The sweet "mechanics" who fixed our bike.
Enjoying a few samples before settling on our favorite.

       We spent a full day out on the lake and were very glad that we wheeled and dealed well enough to bring an English speaking guide with us. She was a petite lady and we enjoyed her company and knowledge of the area. Inle Lake is known as the 'Hallmark photo opp.' of Myanmar and it lived up to it's reputation. We were all blown away with the beauty of the scenery and at how the locals have adapted and thrived on the lake. From the one legged rowing fisherman, to the endless floating gardens made from bamboo rafts. Time slipped away as we spent the day in a child like splendor from the curiosity of what was around the next corner. From our fresh fish lunch, to the side trip we made up a river to some 900 year old stupas. The cigar lounge, to stopping on the lake to watch and see how locals fish. Seeing the everyday struggles off what it takes to survive and doing it with such grace was a great way to spend a day.

Unique style of one legged rowing.
A very lovely lady from the Karon Tribe (Long neck tribe)

      We spent Christmas eve apart for a couple hours. Boys against girls, we paired off and went shopping through the local markets in search of Christmas gifts. We enjoyed Christmas morning drinking coffee and opening our new found treasures.  On Christmas day after our gift exchange, Kelly felt some effects of a flu and spent the day in bed. It was a disappointment because we had planned a fancy Christmas dinner of wine and avocado/tomato sandwiches. Despite the fact, the dinner was enjoyed by the healthy three. It was strange being so far away from family on Christmas day in a country that does not celebrate. We all definitely missed home that day. Before we knew it, it was time to head back to Yangon to say goodbye to Bruce and Susan. It sure is amazing how quickly 3 weeks flies by.

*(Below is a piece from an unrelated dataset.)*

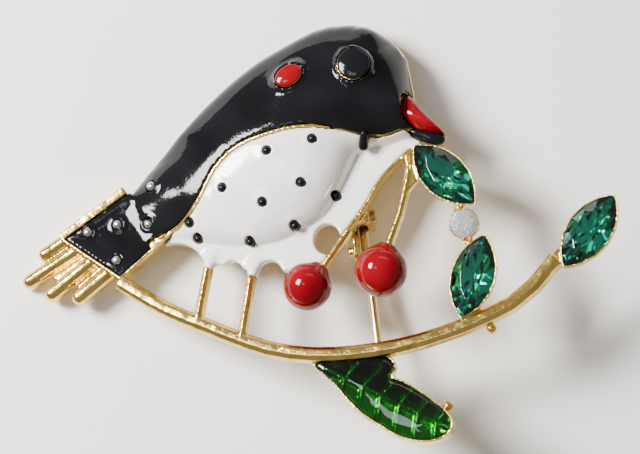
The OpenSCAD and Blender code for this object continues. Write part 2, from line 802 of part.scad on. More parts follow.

Bundled up on Christmas Eve watching a movie.
Christmas morning. Warm scarves :)
     Coming into Myanmar we both had expectations of seeing a way of life different then anywhere we had been. In some ways we were a little disappointed but there were some differences that were a pleasure to see. Western style clothes aren't fully present here. Many people still wear their traditional 'lungi'. A long fabric wrapped around their waist and down to their feet.  A sunblock/make-up paste made from fine sawdust and water is painted on many people's faces'. A mail system we noticed downtown Yangon for the high rises was a piece of string and a clip, running from the balcony to main front door. Many people young and old addictively chew beetle nut. A leaf with lime powder and seasoning and couple chunks of beetle nut seem to be rotting the teeth and turning the mouths red of so many people. The streets are died red with the spit from the chewers. We had seen this in other places we have visited but not to the extent it is in Myanmar. One thing we have learned is that each country is unique and peoples experiences are always different. You cannot compare your experience with others and you need to go learn and see for yourself. We loved having Bruce and Susan with us, it was so nice to spend so much quality time together. We were glad we went, saw and experienced. Although when asked, it will not be atop our list of our favorite countries we have visited this year. Next is India. Controversial and extreme. We are excited to move on and see what it has to offer.